> _Problem to work on_
Repeat exactly each line of the data provided below.

> _Provided data_
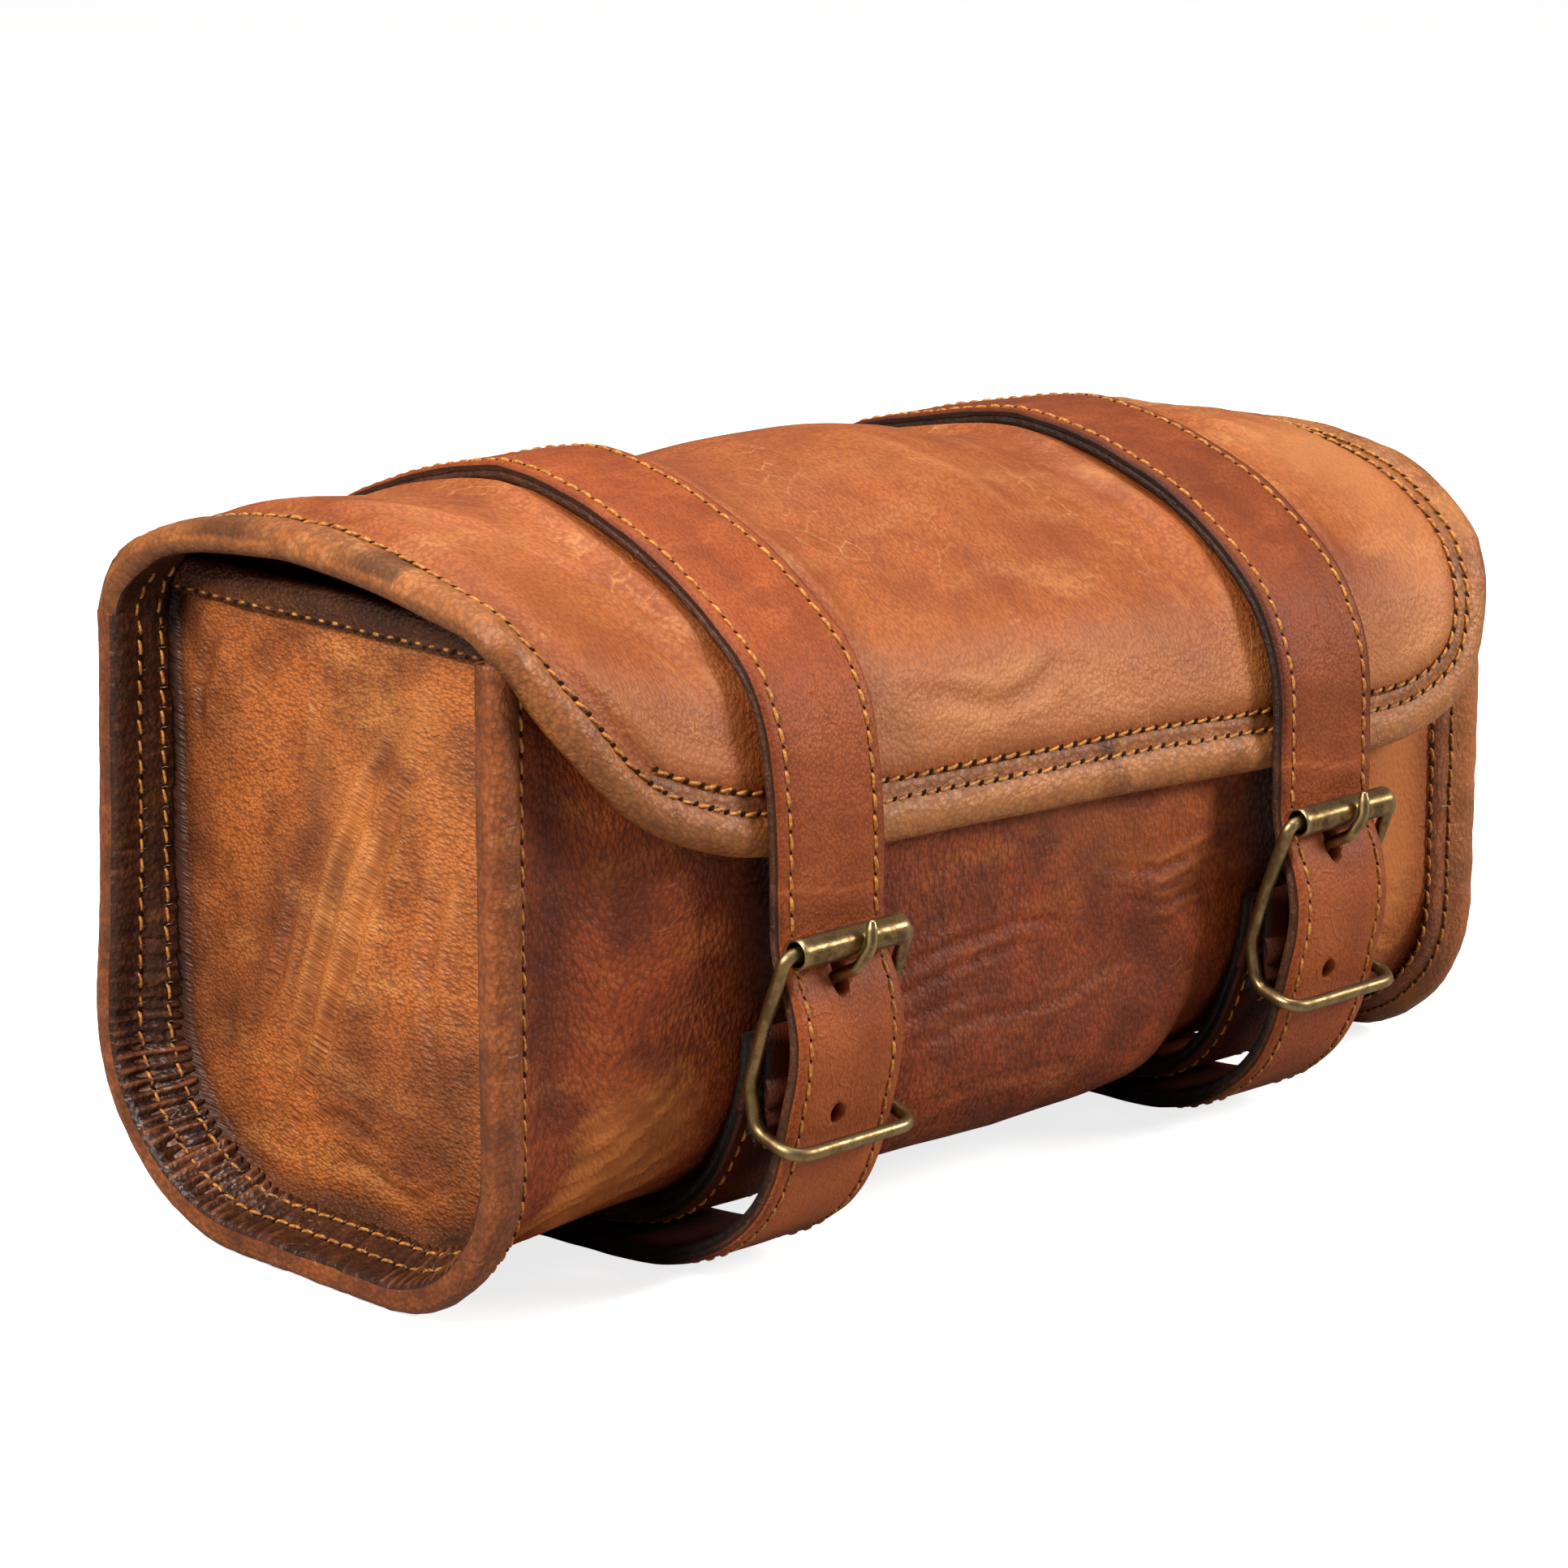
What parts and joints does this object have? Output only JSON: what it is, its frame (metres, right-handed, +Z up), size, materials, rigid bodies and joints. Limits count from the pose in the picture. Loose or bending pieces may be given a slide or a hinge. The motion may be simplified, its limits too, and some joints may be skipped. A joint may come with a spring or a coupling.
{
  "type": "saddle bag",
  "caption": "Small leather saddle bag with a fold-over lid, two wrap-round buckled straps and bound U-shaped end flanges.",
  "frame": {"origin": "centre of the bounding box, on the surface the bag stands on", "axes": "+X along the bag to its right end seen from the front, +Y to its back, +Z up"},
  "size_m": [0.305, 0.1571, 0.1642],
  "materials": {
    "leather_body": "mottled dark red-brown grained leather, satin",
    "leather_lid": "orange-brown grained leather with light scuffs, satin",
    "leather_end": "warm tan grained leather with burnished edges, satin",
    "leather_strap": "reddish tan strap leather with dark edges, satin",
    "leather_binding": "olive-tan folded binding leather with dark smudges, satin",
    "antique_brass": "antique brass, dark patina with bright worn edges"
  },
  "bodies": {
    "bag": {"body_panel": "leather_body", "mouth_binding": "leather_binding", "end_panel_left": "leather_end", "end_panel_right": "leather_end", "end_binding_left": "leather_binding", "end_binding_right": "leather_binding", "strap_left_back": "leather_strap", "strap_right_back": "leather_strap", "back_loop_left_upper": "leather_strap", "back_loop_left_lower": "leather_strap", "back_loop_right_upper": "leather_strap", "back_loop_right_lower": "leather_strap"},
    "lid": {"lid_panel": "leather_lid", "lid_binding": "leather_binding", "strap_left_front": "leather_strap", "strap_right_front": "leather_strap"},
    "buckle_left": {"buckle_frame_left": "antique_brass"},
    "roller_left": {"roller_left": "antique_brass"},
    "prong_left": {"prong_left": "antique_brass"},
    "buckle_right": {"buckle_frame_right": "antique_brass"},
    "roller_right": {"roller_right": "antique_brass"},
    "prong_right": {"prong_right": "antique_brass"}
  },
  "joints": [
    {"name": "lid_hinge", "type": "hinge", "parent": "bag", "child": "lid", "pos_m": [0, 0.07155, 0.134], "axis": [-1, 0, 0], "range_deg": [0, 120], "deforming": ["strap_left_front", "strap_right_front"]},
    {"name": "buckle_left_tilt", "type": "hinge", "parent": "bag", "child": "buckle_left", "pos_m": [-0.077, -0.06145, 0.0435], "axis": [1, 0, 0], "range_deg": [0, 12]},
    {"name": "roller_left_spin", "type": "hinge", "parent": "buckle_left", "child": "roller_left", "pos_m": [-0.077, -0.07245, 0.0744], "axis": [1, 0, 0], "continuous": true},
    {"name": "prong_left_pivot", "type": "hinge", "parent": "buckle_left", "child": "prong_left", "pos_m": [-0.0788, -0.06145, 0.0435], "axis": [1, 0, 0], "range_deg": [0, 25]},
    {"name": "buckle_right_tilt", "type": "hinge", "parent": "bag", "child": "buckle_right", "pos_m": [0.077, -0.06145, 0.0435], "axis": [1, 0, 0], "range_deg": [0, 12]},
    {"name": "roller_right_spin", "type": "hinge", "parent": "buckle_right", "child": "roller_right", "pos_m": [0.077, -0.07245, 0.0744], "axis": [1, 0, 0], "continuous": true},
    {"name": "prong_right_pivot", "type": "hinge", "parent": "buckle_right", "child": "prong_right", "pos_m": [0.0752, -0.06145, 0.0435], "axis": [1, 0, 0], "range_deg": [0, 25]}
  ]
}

> _Task result_
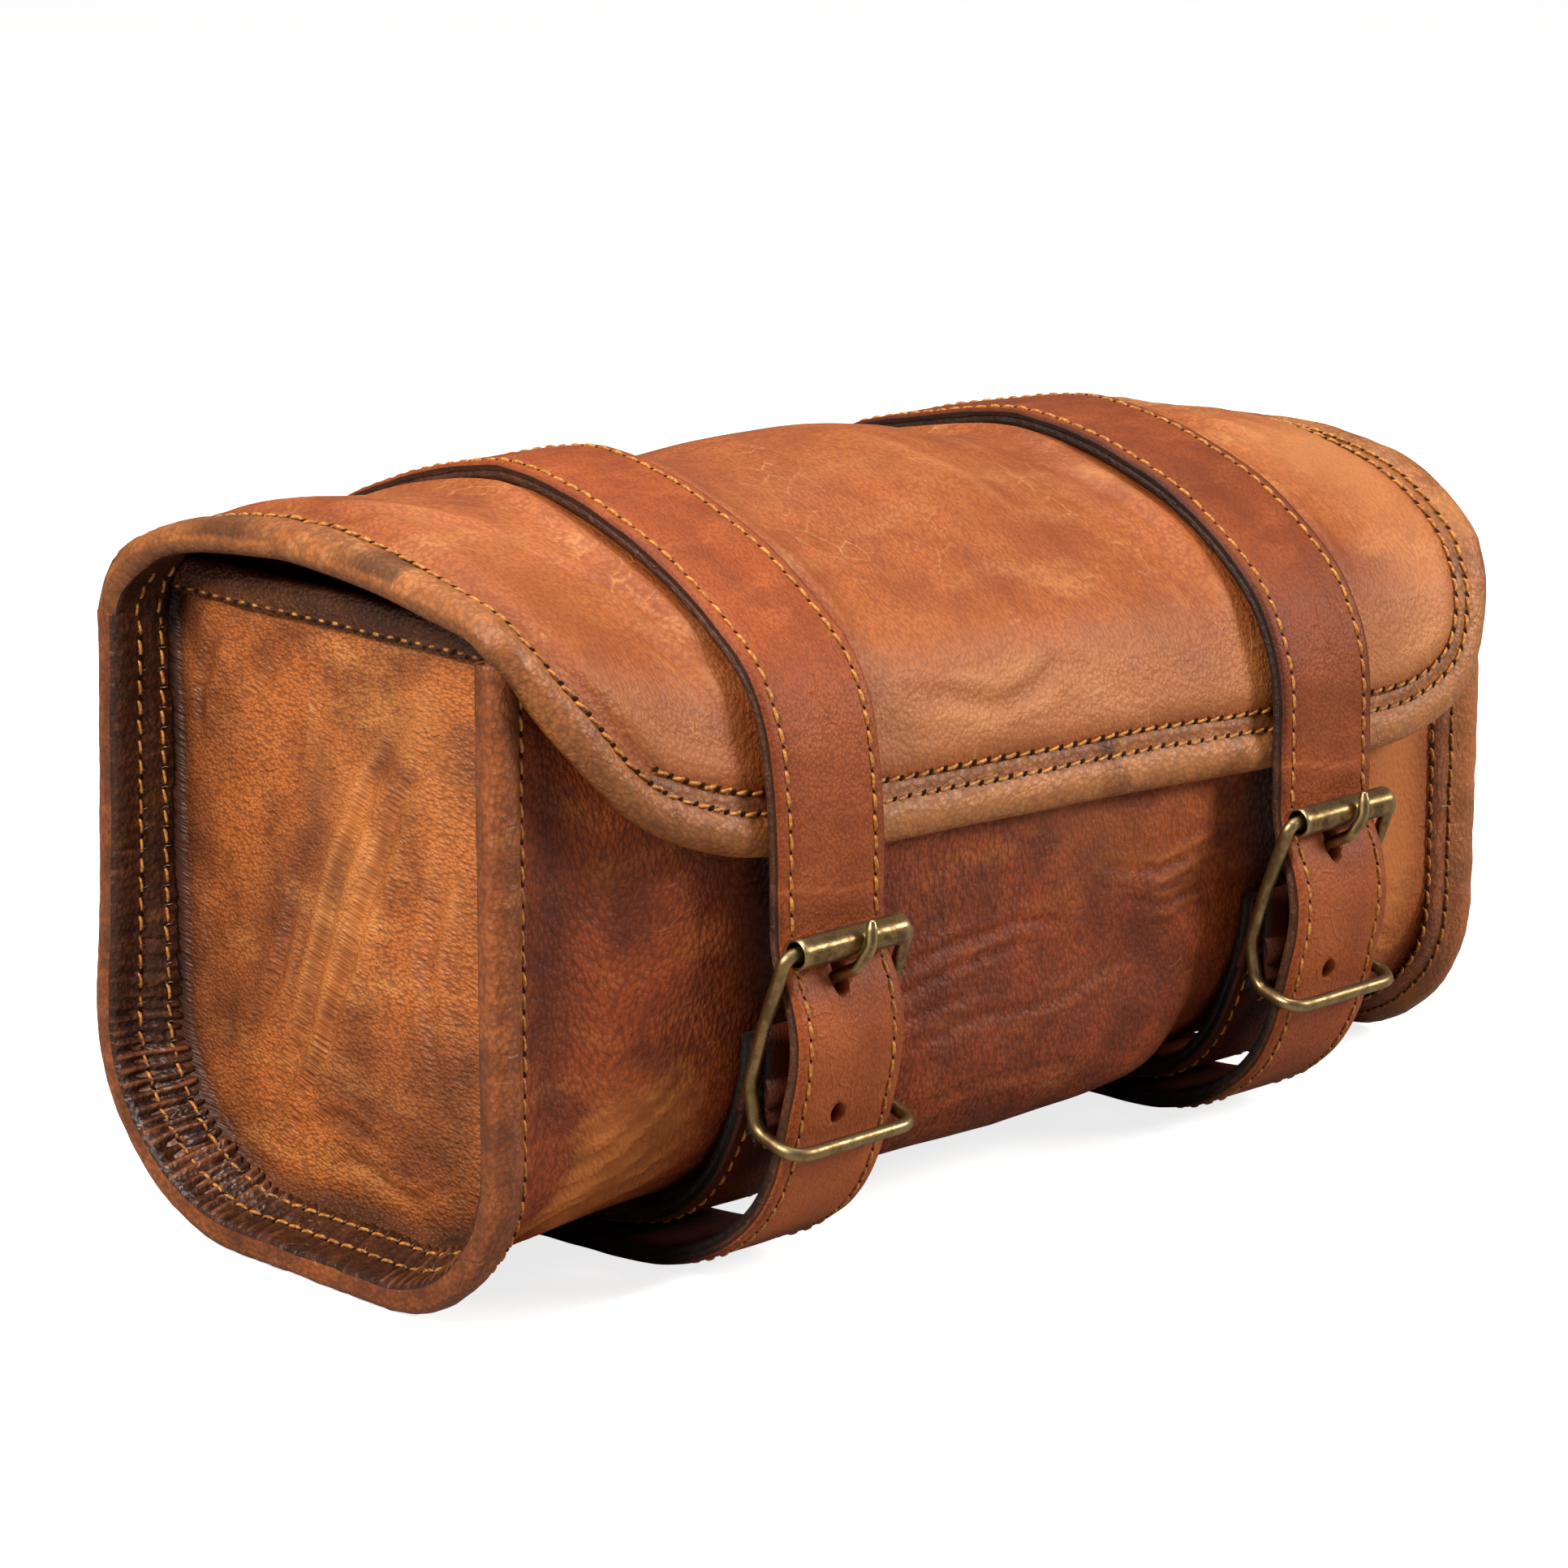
What parts and joints does this object have? Output only JSON: what it is, its frame (metres, right-handed, +Z up), size, materials, rigid bodies and joints. Limits count from the pose in the picture. Loose or bending pieces may be given a slide or a hinge. The motion may be simplified, its limits too, and some joints may be skipped. A joint may come with a spring or a coupling.
{
  "type": "saddle bag",
  "caption": "Small leather saddle bag with a fold-over lid, two wrap-round buckled straps and bound U-shaped end flanges.",
  "frame": {"origin": "centre of the bounding box, on the surface the bag stands on", "axes": "+X along the bag to its right end seen from the front, +Y to its back, +Z up"},
  "size_m": [0.305, 0.1571, 0.1642],
  "materials": {
    "leather_body": "mottled dark red-brown grained leather, satin",
    "leather_lid": "orange-brown grained leather with light scuffs, satin",
    "leather_end": "warm tan grained leather with burnished edges, satin",
    "leather_strap": "reddish tan strap leather with dark edges, satin",
    "leather_binding": "olive-tan folded binding leather with dark smudges, satin",
    "antique_brass": "antique brass, dark patina with bright worn edges"
  },
  "bodies": {
    "bag": {"body_panel": "leather_body", "mouth_binding": "leather_binding", "end_panel_left": "leather_end", "end_panel_right": "leather_end", "end_binding_left": "leather_binding", "end_binding_right": "leather_binding", "strap_left_back": "leather_strap", "strap_right_back": "leather_strap", "back_loop_left_upper": "leather_strap", "back_loop_left_lower": "leather_strap", "back_loop_right_upper": "leather_strap", "back_loop_right_lower": "leather_strap"},
    "lid": {"lid_panel": "leather_lid", "lid_binding": "leather_binding", "strap_left_front": "leather_strap", "strap_right_front": "leather_strap"},
    "buckle_left": {"buckle_frame_left": "antique_brass"},
    "roller_left": {"roller_left": "antique_brass"},
    "prong_left": {"prong_left": "antique_brass"},
    "buckle_right": {"buckle_frame_right": "antique_brass"},
    "roller_right": {"roller_right": "antique_brass"},
    "prong_right": {"prong_right": "antique_brass"}
  },
  "joints": [
    {"name": "lid_hinge", "type": "hinge", "parent": "bag", "child": "lid", "pos_m": [0, 0.07155, 0.134], "axis": [-1, 0, 0], "range_deg": [0, 120], "deforming": ["strap_left_front", "strap_right_front"]},
    {"name": "buckle_left_tilt", "type": "hinge", "parent": "bag", "child": "buckle_left", "pos_m": [-0.077, -0.06145, 0.0435], "axis": [1, 0, 0], "range_deg": [0, 12]},
    {"name": "roller_left_spin", "type": "hinge", "parent": "buckle_left", "child": "roller_left", "pos_m": [-0.077, -0.07245, 0.0744], "axis": [1, 0, 0], "continuous": true},
    {"name": "prong_left_pivot", "type": "hinge", "parent": "buckle_left", "child": "prong_left", "pos_m": [-0.0788, -0.06145, 0.0435], "axis": [1, 0, 0], "range_deg": [0, 25]},
    {"name": "buckle_right_tilt", "type": "hinge", "parent": "bag", "child": "buckle_right", "pos_m": [0.077, -0.06145, 0.0435], "axis": [1, 0, 0], "range_deg": [0, 12]},
    {"name": "roller_right_spin", "type": "hinge", "parent": "buckle_right", "child": "roller_right", "pos_m": [0.077, -0.07245, 0.0744], "axis": [1, 0, 0], "continuous": true},
    {"name": "prong_right_pivot", "type": "hinge", "parent": "buckle_right", "child": "prong_right", "pos_m": [0.0752, -0.06145, 0.0435], "axis": [1, 0, 0], "range_deg": [0, 25]}
  ]
}